The GH-2004 project: the response of IGF1 and type III pro-collagen to the administration of exogenous GH in non-Caucasian amateur athletes.Eur J Endocrinol. 2010 Jul; 163(1):45-54.EJ
The GH-2000 team proposed a method based on IGF1 and type III pro-collagen (P-III-P) to detect exogenously administered GH. As previous studies involved predominantly white European athletes, it is important to assess whether the response of these markers to recombinant human GH (rhGH) differs with ethnicity.
To examine the response of serum IGF1 and P-III-P and GH-2000 score to rhGH in non-Caucasian amateur athletes.
Double-blind placebo-controlled rhGH administration study.
Wellcome Trust Clinical Research Facility, Southampton General Hospital.
The study included 31 male and 14 female amateur athletes of different ethnicities.

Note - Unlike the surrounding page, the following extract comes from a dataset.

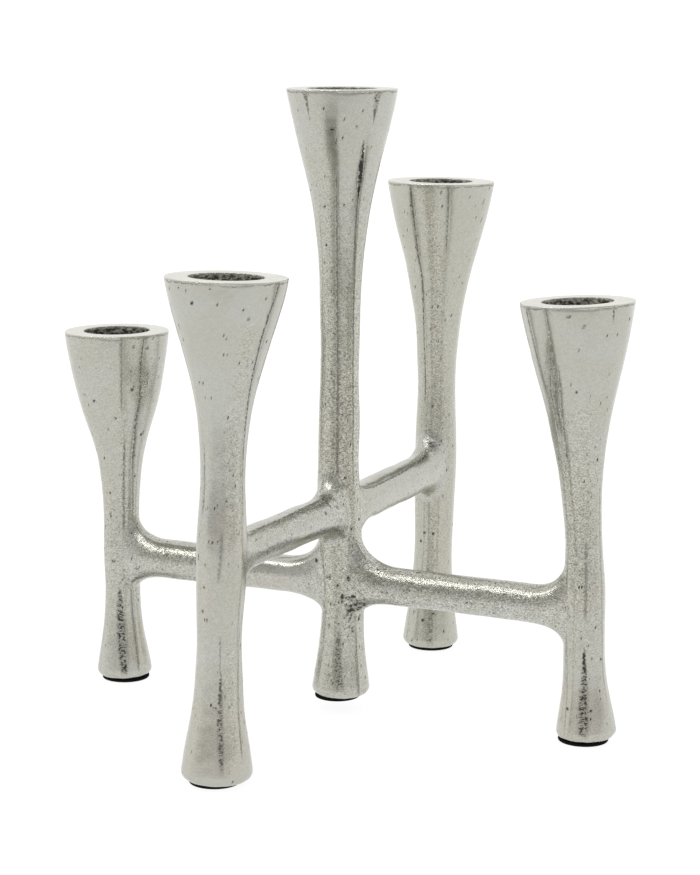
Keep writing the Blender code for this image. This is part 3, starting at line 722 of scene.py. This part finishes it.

Intervention The subjects were assigned to treatment with placebo or 0.1 IU/kg per day (low dose) or 0.2 IU/kg per day (high dose) rhGH for 28 days. Blood was collected weekly during treatment and on days 35, 42 and 84 during the washout period. Serum IGF1 and P-III-P were measured, and GH-2000 score was calculated.
IGF1, P-III-P and GH-2000 score rose in response to both low- and high-dose GH in both men and women. When compared with the Caucasian volunteers of the previous GH-2000 study, mean baseline and placebo-treated P-III-P and GH-2000 score were lower in GH-2004 men and women. Post-GH, however, peak IGF1 or P-III-P did not differ between studies but the peak GH-2000 score was lower in GH-2004 men. There was no difference between studies in the maximal change in IGF1, P-III-P and GH-2000 score in response to GH in either gender.
These data do not support a significant ethnic effect on the peak or maximal response to rhGH.